**TASK PROMPT:** Exactly the lines from the one with "const crumb = new" to the one with "from __future__ import annotations", both included, are to be printed again; leave out the rest.

**STORED DATA:**

------------------------

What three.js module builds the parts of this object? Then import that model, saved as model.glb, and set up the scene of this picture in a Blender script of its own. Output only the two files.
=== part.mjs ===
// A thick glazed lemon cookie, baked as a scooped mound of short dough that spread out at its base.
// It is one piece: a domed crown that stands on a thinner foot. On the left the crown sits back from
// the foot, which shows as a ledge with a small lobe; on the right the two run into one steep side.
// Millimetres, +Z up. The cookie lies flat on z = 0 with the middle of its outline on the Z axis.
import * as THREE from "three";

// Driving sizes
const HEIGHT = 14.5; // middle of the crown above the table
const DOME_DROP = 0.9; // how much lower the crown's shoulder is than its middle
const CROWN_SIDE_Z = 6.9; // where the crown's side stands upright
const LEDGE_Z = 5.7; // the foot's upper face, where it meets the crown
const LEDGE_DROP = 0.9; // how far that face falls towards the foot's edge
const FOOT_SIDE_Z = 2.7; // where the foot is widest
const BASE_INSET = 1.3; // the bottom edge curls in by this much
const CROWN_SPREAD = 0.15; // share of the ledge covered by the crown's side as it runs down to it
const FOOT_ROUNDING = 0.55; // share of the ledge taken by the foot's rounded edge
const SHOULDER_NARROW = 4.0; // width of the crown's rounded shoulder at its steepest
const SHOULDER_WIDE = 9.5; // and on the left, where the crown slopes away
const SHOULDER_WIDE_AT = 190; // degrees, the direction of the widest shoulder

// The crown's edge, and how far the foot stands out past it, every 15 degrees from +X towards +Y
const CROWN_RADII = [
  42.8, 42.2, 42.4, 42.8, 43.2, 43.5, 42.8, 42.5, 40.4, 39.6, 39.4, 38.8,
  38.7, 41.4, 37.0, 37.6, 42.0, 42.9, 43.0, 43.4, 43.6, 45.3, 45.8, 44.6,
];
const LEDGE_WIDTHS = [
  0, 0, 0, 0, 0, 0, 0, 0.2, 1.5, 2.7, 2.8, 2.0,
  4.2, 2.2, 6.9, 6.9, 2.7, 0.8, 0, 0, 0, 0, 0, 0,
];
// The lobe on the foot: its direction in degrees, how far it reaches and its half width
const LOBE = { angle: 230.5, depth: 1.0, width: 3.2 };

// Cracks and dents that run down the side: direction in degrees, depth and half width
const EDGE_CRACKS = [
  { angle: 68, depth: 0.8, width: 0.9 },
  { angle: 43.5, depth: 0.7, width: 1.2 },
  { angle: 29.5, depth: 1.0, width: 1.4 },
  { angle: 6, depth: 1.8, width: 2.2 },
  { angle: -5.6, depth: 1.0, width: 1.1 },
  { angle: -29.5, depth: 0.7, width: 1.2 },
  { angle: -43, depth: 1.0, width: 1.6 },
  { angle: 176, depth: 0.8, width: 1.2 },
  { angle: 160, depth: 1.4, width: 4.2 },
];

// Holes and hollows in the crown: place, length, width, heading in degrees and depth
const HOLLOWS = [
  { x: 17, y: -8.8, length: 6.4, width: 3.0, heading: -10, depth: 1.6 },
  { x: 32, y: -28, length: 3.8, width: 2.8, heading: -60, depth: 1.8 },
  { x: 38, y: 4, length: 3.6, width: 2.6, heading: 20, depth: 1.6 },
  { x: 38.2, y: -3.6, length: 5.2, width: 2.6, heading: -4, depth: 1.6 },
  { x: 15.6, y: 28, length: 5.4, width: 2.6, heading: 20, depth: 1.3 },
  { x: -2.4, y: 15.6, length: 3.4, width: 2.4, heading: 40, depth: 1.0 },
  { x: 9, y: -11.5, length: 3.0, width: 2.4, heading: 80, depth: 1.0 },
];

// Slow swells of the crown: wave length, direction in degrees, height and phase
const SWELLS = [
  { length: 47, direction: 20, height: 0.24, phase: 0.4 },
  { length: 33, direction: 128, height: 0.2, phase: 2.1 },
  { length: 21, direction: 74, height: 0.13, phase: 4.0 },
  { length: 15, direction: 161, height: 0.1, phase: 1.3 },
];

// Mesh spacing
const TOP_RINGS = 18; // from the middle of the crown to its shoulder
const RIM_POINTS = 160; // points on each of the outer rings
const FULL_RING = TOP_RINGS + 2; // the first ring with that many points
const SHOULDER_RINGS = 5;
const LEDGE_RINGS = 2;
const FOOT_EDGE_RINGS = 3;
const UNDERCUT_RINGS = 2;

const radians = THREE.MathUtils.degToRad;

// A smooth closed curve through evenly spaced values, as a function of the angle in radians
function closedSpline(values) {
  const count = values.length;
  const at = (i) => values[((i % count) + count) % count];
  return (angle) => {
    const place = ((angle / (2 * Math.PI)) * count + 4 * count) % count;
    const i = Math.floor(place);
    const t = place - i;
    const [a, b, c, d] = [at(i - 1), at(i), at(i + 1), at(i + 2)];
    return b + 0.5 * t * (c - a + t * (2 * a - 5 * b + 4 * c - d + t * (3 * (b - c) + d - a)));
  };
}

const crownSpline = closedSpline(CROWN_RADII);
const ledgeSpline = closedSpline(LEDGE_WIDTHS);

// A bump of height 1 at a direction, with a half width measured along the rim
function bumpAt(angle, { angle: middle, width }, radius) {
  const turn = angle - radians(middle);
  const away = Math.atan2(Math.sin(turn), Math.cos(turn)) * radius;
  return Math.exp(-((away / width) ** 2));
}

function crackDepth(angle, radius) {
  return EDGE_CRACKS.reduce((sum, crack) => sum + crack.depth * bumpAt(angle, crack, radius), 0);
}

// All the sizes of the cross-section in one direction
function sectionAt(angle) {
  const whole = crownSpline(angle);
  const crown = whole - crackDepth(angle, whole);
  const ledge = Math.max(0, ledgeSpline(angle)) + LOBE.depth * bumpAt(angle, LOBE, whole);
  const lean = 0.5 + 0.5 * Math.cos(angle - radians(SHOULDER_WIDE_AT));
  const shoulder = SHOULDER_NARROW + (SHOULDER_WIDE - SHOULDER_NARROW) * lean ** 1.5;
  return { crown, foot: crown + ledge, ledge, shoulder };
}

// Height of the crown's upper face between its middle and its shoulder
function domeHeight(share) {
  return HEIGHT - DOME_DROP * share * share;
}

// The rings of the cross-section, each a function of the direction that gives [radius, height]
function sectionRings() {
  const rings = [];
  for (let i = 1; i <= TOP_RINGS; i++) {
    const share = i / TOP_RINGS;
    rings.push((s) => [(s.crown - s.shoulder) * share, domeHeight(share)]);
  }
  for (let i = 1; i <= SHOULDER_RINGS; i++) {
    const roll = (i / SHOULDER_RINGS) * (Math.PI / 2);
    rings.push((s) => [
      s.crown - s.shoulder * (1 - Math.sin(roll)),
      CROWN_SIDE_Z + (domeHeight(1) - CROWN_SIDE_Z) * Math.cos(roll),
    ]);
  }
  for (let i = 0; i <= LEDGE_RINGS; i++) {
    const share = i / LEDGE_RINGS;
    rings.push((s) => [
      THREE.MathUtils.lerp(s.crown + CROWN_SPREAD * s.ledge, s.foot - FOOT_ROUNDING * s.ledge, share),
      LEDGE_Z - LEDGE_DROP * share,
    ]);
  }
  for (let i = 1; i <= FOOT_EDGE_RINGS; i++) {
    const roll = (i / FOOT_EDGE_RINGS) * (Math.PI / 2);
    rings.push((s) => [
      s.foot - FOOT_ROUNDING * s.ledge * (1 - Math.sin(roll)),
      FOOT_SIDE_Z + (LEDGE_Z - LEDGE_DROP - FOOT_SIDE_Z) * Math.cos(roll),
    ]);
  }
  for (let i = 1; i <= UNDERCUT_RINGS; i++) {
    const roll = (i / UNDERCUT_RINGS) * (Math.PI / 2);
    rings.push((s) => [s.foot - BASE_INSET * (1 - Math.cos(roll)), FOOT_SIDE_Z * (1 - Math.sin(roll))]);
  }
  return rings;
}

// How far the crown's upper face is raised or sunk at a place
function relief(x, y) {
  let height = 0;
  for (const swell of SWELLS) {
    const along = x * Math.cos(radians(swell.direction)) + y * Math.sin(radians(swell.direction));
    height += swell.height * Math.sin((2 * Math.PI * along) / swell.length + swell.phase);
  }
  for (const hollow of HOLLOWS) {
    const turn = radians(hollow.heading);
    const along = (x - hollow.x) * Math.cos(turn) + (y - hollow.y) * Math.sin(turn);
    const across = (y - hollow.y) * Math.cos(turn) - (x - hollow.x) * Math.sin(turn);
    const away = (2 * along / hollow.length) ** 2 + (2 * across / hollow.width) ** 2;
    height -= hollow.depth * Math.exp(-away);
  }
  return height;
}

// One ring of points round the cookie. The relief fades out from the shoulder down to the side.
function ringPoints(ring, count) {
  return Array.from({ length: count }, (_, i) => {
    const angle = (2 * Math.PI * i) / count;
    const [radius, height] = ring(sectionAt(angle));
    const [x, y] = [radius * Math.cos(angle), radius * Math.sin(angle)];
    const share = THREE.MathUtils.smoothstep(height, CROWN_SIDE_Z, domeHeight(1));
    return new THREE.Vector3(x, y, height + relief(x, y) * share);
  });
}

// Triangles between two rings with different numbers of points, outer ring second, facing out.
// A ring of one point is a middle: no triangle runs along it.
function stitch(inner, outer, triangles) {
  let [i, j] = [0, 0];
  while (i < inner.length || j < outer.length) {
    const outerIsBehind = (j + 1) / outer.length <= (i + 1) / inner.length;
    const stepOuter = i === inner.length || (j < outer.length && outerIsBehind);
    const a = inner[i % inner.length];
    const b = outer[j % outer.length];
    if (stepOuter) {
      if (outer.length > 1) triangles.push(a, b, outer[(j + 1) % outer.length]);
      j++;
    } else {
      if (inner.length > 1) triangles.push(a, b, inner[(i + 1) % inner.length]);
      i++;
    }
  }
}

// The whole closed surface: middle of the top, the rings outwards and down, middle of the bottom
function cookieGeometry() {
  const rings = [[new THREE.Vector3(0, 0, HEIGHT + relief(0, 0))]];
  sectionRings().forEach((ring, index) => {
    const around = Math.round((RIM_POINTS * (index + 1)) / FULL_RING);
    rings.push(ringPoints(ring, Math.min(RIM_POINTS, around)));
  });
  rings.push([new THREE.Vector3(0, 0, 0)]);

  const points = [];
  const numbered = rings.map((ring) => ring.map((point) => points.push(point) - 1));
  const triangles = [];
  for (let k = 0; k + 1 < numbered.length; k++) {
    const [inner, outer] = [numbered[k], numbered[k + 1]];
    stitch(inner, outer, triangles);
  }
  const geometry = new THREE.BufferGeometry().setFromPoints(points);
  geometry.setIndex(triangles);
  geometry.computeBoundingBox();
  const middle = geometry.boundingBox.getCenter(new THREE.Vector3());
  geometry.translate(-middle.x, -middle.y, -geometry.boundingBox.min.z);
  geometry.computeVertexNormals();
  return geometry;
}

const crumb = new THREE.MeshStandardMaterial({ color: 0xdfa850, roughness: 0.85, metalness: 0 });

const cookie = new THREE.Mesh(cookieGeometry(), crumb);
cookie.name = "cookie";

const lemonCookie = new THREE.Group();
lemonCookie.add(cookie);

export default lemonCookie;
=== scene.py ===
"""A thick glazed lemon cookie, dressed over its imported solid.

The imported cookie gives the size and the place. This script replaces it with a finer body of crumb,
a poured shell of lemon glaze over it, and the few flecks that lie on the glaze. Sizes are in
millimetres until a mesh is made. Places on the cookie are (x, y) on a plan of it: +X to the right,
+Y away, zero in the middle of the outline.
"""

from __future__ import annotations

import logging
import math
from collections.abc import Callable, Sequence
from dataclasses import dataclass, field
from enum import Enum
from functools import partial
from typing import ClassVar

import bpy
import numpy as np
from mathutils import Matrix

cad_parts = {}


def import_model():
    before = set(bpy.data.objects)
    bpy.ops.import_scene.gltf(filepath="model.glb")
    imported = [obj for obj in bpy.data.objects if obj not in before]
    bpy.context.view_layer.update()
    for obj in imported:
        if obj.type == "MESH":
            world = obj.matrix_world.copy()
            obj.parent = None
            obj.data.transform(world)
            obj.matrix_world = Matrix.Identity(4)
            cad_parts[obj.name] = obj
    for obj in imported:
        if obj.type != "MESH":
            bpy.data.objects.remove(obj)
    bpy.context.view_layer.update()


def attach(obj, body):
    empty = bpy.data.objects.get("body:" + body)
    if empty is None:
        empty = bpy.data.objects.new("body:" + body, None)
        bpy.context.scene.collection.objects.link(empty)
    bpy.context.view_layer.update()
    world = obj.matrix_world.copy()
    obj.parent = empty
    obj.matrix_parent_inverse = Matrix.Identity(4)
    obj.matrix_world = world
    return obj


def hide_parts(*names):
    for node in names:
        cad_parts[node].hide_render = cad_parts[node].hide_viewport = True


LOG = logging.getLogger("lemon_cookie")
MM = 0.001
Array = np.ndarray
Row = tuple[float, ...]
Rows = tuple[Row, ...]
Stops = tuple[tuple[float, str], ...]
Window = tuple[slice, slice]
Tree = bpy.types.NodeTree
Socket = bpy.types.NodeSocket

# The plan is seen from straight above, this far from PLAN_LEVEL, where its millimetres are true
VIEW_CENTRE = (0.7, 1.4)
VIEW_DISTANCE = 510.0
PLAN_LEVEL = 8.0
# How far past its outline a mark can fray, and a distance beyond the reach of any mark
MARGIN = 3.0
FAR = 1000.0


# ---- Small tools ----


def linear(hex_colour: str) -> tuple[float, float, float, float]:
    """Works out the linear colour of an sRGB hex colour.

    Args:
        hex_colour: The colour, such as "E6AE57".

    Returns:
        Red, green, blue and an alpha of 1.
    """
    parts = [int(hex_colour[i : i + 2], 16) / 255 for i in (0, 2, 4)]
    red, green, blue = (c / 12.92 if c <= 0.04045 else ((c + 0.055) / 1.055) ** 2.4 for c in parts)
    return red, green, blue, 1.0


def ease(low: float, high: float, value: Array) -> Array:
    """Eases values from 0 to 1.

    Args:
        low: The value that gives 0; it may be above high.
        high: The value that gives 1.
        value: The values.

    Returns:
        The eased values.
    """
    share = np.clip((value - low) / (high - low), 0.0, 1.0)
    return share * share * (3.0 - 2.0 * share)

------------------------

**OUTPUT FOR THIS EXERCISE:**
const crumb = new THREE.MeshStandardMaterial({ color: 0xdfa850, roughness: 0.85, metalness: 0 });

const cookie = new THREE.Mesh(cookieGeometry(), crumb);
cookie.name = "cookie";

const lemonCookie = new THREE.Group();
lemonCookie.add(cookie);

export default lemonCookie;
=== scene.py ===
"""A thick glazed lemon cookie, dressed over its imported solid.

The imported cookie gives the size and the place. This script replaces it with a finer body of crumb,
a poured shell of lemon glaze over it, and the few flecks that lie on the glaze. Sizes are in
millimetres until a mesh is made. Places on the cookie are (x, y) on a plan of it: +X to the right,
+Y away, zero in the middle of the outline.
"""

from __future__ import annotations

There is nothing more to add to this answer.